しかし、不老不死への渇望は自分自身のゲノム配列を持つ細胞が永久に生き残るだけで満たされるものではありません。少なくとも自分自身が持つ精神世界が永遠に維持され、刺激を受け入れることができ(インプット)、それに対して適切な反応をすることができること(アウトプット)が含まれるでしょう。

つまり、脳を中心とした中枢神経系と、それに対するインプットとアウトプットが正常に機能している状況を永遠に維持する必要性があります。それを考えただけでも不老不死の実現は極めて困難であると言わざるをえません。

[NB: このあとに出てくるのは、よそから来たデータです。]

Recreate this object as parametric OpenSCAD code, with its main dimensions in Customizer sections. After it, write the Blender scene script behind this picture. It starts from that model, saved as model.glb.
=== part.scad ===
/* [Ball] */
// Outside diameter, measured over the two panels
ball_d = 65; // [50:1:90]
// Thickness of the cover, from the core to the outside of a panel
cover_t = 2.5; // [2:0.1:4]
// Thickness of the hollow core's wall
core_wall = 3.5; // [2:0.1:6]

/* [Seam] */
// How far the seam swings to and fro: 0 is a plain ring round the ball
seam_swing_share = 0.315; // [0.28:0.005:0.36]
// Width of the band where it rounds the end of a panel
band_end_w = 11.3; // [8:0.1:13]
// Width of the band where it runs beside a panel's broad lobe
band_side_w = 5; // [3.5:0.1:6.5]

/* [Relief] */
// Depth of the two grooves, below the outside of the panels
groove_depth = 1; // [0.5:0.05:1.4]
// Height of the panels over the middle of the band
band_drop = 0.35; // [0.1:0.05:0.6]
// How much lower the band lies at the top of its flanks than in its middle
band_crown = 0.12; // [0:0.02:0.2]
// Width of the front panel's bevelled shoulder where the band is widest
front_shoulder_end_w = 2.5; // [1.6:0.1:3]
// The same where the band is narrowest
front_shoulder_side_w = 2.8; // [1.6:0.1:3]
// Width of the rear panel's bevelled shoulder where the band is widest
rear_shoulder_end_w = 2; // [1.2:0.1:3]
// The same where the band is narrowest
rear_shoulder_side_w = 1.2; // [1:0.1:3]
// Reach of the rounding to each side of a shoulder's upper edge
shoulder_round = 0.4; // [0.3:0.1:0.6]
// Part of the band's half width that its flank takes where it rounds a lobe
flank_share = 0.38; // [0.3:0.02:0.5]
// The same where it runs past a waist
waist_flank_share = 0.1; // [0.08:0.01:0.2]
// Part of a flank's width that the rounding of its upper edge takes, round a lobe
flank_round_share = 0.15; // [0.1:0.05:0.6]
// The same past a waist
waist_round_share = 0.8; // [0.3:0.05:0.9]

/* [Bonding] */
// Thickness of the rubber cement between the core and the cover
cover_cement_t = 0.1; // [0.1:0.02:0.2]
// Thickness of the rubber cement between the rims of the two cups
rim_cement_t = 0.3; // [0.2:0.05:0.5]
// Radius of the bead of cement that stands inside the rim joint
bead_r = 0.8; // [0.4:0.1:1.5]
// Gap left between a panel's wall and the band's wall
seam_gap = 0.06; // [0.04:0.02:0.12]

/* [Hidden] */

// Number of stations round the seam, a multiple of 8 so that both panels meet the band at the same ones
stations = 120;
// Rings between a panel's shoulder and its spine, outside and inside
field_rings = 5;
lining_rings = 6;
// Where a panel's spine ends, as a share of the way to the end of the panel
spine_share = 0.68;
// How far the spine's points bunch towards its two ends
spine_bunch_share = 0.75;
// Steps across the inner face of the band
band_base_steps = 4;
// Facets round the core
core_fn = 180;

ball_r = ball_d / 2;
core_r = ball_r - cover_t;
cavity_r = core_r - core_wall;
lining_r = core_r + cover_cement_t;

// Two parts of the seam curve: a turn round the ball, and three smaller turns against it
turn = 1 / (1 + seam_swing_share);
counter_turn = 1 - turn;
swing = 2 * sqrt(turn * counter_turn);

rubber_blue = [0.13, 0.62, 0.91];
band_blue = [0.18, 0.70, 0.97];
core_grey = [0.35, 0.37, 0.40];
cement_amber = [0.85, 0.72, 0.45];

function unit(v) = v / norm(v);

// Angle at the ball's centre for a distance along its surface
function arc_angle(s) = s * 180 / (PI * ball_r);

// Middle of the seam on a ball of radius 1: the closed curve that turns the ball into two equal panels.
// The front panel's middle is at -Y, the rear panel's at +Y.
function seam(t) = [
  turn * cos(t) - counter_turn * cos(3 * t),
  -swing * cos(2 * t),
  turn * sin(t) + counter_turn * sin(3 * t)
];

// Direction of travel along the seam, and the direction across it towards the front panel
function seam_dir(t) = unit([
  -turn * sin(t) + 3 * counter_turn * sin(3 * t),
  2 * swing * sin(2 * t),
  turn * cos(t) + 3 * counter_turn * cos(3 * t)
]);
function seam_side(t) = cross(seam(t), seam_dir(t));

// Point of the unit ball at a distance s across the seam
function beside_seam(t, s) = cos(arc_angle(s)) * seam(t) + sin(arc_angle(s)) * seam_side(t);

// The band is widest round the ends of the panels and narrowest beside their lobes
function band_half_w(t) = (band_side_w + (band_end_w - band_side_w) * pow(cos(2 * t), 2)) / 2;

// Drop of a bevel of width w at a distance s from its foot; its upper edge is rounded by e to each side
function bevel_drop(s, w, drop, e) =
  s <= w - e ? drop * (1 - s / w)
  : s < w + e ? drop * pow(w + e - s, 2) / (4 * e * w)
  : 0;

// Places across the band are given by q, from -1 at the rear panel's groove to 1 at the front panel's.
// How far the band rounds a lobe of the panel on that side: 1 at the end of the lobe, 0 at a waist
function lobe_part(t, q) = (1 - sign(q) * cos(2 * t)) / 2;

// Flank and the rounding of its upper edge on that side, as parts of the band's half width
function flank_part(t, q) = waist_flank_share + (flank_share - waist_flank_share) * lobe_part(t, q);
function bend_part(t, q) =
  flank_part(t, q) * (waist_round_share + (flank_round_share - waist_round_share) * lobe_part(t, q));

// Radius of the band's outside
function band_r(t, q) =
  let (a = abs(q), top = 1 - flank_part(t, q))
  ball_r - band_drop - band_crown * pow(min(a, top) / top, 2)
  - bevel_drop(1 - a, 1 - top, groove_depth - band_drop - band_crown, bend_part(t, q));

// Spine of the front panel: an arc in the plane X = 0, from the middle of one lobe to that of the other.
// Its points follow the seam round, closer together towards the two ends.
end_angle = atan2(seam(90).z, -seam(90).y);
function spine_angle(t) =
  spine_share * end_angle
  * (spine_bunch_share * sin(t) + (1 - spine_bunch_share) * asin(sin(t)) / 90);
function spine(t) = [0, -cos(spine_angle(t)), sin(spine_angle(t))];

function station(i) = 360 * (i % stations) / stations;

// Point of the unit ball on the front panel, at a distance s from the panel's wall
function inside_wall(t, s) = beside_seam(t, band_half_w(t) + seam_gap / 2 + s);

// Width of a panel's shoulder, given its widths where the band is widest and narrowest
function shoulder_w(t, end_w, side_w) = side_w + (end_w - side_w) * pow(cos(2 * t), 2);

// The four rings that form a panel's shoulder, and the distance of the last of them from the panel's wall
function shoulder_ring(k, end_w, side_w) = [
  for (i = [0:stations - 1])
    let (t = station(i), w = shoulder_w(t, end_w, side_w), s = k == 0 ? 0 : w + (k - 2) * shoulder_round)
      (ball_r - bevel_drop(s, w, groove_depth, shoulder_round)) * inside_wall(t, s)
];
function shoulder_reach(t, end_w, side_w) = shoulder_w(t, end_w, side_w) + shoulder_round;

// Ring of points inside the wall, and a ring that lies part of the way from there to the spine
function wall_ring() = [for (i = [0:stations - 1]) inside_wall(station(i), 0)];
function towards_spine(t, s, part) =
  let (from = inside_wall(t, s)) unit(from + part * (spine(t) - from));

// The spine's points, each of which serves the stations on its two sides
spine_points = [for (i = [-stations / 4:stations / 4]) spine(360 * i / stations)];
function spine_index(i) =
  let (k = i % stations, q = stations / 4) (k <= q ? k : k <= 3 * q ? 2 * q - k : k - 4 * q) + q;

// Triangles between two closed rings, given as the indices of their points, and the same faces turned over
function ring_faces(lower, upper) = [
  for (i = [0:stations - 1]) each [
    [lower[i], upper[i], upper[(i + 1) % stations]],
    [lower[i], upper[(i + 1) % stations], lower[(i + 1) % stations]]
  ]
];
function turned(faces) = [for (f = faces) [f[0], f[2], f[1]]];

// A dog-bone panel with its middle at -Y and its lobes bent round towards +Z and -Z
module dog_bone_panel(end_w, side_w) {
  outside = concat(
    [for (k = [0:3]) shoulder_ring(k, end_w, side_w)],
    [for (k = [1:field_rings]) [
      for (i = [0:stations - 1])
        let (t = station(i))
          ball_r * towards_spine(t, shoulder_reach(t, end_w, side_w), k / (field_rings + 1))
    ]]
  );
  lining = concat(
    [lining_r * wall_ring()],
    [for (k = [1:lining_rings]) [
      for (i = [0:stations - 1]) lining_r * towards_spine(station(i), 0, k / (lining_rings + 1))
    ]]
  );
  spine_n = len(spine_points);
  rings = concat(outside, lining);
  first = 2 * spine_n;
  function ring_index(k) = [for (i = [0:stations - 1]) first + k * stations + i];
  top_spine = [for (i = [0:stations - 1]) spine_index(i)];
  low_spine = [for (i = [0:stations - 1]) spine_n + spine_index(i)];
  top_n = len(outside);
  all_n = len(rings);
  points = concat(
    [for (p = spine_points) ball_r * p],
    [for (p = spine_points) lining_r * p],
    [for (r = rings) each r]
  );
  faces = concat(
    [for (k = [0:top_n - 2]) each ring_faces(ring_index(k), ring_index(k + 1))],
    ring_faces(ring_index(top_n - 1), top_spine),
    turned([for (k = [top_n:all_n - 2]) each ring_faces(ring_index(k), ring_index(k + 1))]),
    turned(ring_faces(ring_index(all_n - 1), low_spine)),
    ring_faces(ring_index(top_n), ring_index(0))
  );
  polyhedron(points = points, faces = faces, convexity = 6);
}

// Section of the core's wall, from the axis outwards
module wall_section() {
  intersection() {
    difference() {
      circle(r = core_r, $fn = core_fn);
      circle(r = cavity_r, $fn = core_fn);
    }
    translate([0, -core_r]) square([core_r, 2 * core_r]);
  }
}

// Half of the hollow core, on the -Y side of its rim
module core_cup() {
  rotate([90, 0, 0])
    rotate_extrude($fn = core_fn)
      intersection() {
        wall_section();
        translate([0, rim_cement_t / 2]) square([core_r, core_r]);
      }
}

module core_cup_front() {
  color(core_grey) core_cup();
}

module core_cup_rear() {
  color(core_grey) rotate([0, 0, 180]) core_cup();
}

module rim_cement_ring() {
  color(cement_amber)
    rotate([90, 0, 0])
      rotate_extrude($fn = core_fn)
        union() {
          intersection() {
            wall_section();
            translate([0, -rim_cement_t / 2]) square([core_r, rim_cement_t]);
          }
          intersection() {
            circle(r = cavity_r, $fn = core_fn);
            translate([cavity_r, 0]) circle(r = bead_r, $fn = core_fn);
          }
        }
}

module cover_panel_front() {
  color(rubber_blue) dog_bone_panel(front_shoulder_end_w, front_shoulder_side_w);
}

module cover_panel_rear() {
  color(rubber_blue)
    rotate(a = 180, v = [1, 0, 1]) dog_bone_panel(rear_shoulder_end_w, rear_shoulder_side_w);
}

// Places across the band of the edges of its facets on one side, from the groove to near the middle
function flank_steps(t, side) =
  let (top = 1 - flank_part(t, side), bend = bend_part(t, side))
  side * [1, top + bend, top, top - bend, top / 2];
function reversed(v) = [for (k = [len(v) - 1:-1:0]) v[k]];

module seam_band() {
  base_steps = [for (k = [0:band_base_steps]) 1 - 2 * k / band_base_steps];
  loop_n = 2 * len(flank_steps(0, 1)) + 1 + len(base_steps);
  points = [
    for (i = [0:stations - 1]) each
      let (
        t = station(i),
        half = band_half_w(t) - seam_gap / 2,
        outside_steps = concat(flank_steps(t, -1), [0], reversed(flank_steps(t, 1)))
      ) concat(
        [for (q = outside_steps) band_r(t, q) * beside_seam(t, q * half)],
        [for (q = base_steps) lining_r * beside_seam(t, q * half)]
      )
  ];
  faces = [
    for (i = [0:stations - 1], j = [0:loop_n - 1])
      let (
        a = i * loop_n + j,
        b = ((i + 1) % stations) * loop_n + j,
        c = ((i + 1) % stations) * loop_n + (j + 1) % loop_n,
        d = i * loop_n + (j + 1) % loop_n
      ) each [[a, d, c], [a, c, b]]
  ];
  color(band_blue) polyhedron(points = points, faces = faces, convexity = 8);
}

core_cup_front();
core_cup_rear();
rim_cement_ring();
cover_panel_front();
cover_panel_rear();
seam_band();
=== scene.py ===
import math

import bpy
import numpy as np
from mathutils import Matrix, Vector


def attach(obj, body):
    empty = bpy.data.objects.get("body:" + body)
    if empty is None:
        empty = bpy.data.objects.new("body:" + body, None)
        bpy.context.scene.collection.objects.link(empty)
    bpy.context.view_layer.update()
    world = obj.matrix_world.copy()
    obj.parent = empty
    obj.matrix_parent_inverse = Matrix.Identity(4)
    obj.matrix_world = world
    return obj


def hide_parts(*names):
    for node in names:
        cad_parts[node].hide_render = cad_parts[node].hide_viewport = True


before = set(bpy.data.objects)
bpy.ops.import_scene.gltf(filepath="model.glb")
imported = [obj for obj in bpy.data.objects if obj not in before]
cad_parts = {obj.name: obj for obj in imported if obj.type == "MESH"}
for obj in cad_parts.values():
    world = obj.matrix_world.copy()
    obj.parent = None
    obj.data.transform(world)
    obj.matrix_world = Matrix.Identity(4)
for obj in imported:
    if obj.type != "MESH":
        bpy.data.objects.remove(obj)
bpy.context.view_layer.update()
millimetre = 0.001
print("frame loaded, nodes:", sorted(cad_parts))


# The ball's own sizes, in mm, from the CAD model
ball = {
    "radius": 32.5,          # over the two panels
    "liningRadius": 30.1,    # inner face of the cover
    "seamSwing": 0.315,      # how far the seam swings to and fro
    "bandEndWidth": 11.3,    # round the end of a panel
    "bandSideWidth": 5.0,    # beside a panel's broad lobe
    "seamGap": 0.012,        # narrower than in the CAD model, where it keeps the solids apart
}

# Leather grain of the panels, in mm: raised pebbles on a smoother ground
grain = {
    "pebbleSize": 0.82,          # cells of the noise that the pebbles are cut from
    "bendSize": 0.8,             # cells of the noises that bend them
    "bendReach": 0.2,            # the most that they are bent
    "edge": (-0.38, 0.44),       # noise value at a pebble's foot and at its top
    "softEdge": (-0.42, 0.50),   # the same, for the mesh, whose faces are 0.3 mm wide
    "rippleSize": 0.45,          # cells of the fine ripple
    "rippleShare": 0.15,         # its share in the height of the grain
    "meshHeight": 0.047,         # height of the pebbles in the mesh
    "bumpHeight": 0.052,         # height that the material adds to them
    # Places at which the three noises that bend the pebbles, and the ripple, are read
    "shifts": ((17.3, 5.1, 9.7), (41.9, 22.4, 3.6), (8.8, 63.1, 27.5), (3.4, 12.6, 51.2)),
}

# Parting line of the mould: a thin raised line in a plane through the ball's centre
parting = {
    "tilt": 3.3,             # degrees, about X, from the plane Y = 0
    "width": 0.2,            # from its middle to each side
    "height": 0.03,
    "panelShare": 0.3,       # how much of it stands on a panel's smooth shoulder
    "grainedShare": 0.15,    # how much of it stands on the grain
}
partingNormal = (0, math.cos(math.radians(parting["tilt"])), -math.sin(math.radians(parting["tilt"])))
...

(※1)ヒーラ細胞と発音する。Henrietta Lacksという女性患者の子宮頸部腫瘍から採取された生検標本をもとに樹立された培養細胞株。ヒトにおいて初めて株化に成功した例となる。この細胞株を用いて、子宮頸がんの原因ウイルスが解明され、2008年のノーベル生理学・医学賞の対象となっている。翌2009年の同賞はテロメアに関する研究が対象になり、その研究の中でもHeLa細胞が活用されている。輝かしい功績を持つ細胞であるが、本人に知らされることなく採取・樹立された背景があり、個人情報の保護やインフォームド・コンセントの観点から、大きな問題に発展したこともある。

損傷が蓄積されていく神経細胞

時間とともに、私たちの細胞は適切に機能したり分裂したりする能力を失います。このプロセスは「セネセンス」(※2)と呼ばれます。それは脳細胞にも当てはまります。時間の経過とともに、紫外線、放射線、化学物質、通常の代謝プロセスで発生する活性酸素などから私たちのDNAは損傷を受けます。

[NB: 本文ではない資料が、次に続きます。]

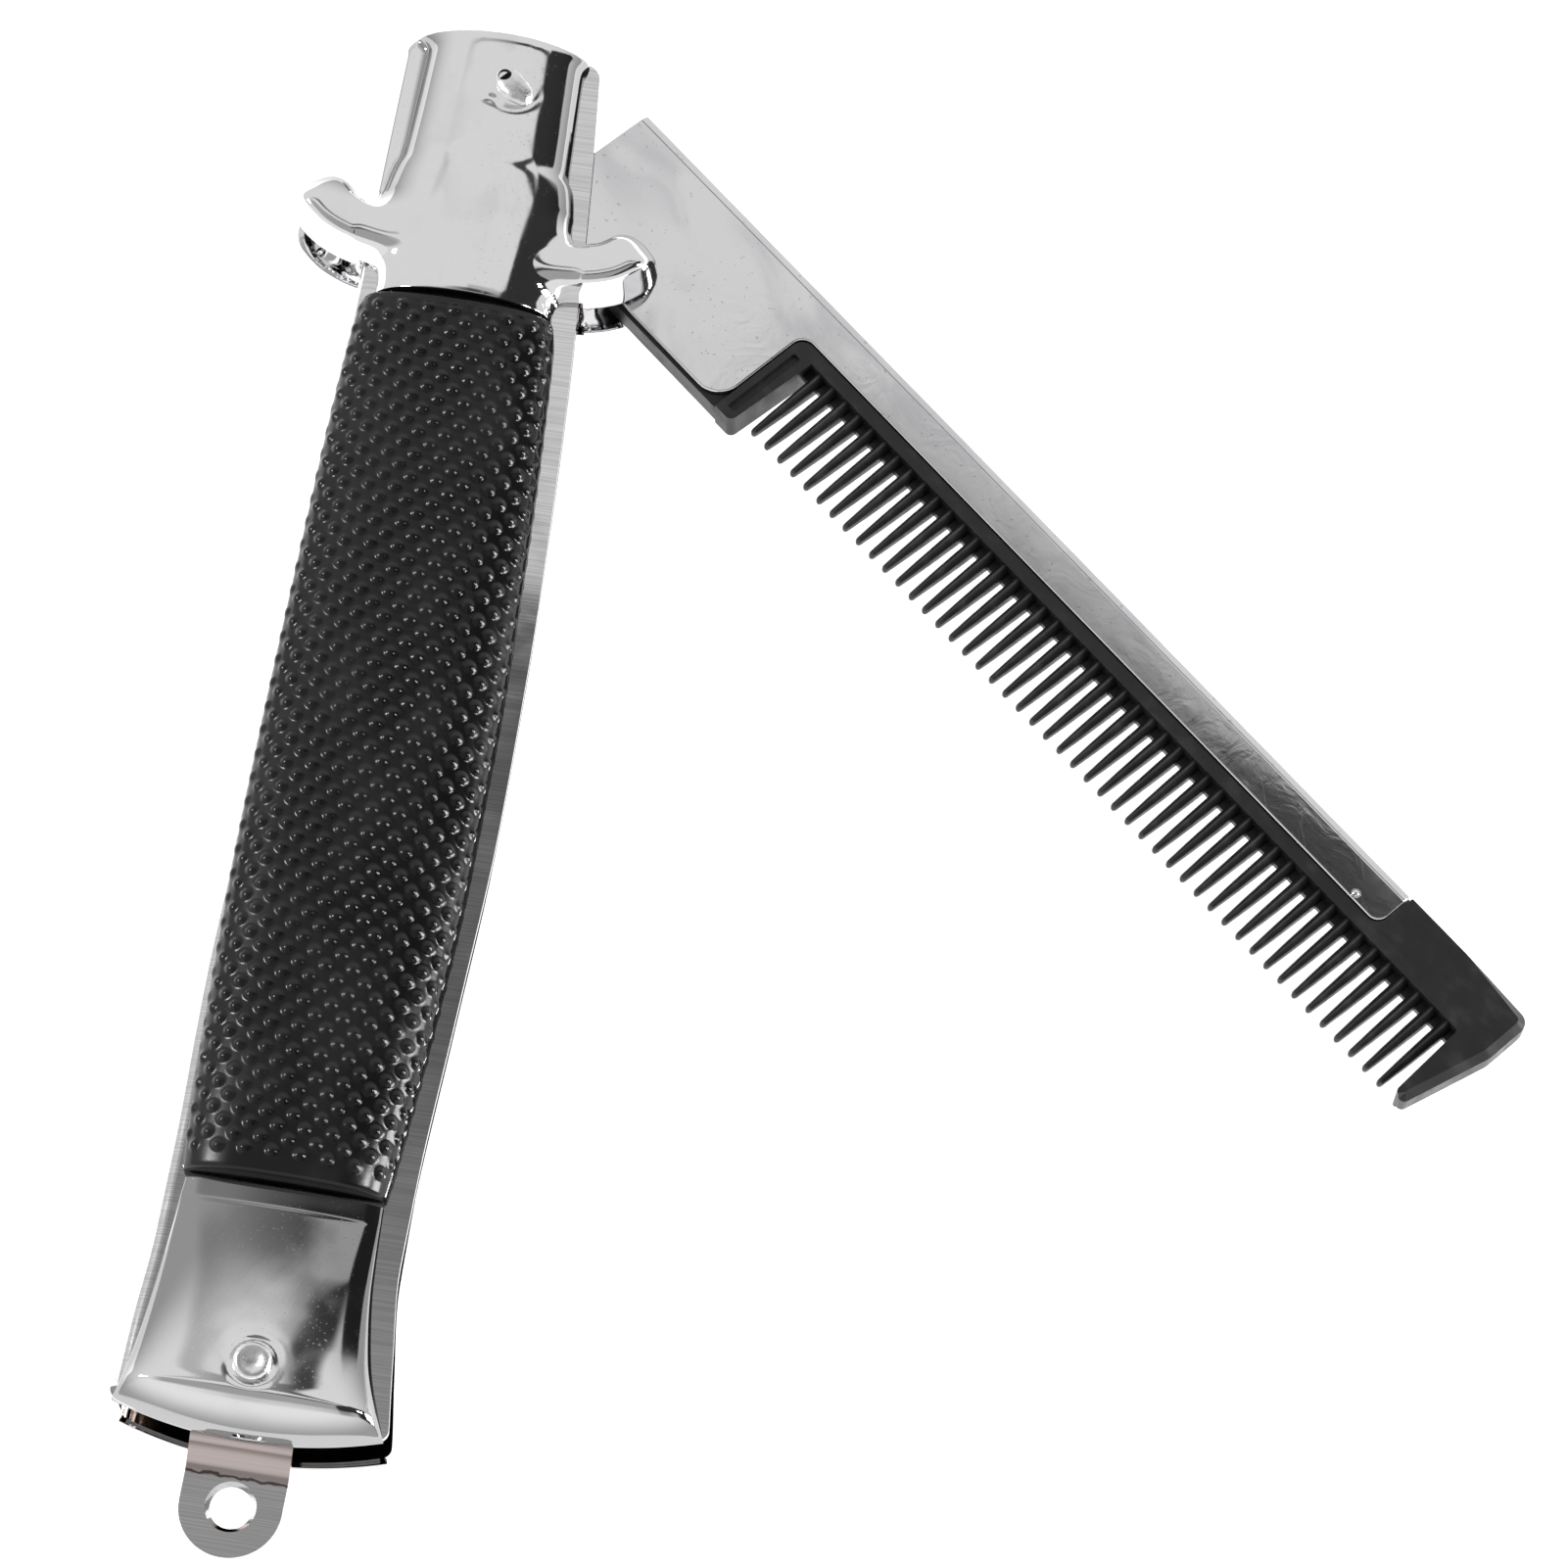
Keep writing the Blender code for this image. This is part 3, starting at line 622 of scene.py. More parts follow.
class Surface(Graph):
    """The graph of a piece's material, on the piece's own coordinates."""

    def __init__(self, name: str, colour: Colour, metallic: float, roughness: float) -> None:
        """Make the material and set the shader's plain values.

        Args:
            name: The material's name.
            colour: Its base colour.
            metallic: 1 for metal, 0 for plastic.
            roughness: Its mean roughness.
        """
        self.material = bpy.data.materials.new(name)
        self.material.use_nodes = True
        super().__init__(self.material.node_tree)
        self.shader = self.tree.nodes["Principled BSDF"]
        self.set("Base Color", colour)
        self.set("Metallic", metallic)
        self.set("Roughness", roughness)
        self.place = self.node("TexCoord", output="Object")

    def noise(self, scale: Point, detail: float = 2.0, turn: float = 0.0, distortion: float = 0.0) -> Socket:
        """A cloudy pattern from 0 to 1.

        Args:
            scale: How many cells there are to a metre, along each axis.
            detail: How many finer layers it has.
            turn: How far the pattern is turned round Z, in degrees.
            distortion: How much it is swirled.

        Returns:
            The pattern.
        """
        place = self.node("Mapping", {"Vector": self.place, "Rotation": (0, 0, math.radians(turn))})
        place = self.node("Mapping", {"Vector": place, "Scale": scale})
        return self.node("TexNoise", {"Vector": place, "Scale": 1.0, "Detail": detail,
                                      "Distortion": distortion})

    def even(self, scale: float, detail: float) -> Socket:
        """A cloudy pattern with as many cells along each axis."""
        return self.noise((scale, scale, scale), detail)

    def set(self, socket: str, value: object) -> None:
        """Feed one of the shader's sockets."""
        self.feed(self.shader.inputs[socket], value)

    def roughen(self, pattern: Socket, start: float, end: float, low: float, high: float) -> None:
        """Let the roughness follow a pattern, from low to high while the pattern goes from start to end."""
        self.set("Roughness", self.ramp(pattern, start, end, low, high))

    def bumps(self, *layers: Tuple[Socket, float]) -> None:
        """Give the surface its relief.

        Args:
            *layers: Patterns with the height, in millimetres, that each stands for.
        """
        normal = None
        for pattern, height in layers:
            inputs = {"Height": pattern, "Distance": height * MM, "Strength": 1.0}
            if normal is not None:
                inputs["Normal"] = normal
            normal = self.node("Bump", inputs)
        self.set("Normal", normal)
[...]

(※2)細胞が一定の回数分裂すると、その細胞の分裂能力が失われ、増殖が停止する現象を指す。この状態の細胞は死んでいるわけではなく、一定の活動を続けている。セネセンスを経た細胞は、分泌物の変化や形態の変化など、様々な特徴を持つ。最終的には炎症反応の促進や組織の再生の妨げとなるなど、様々な負の影響を及ぼすようになる。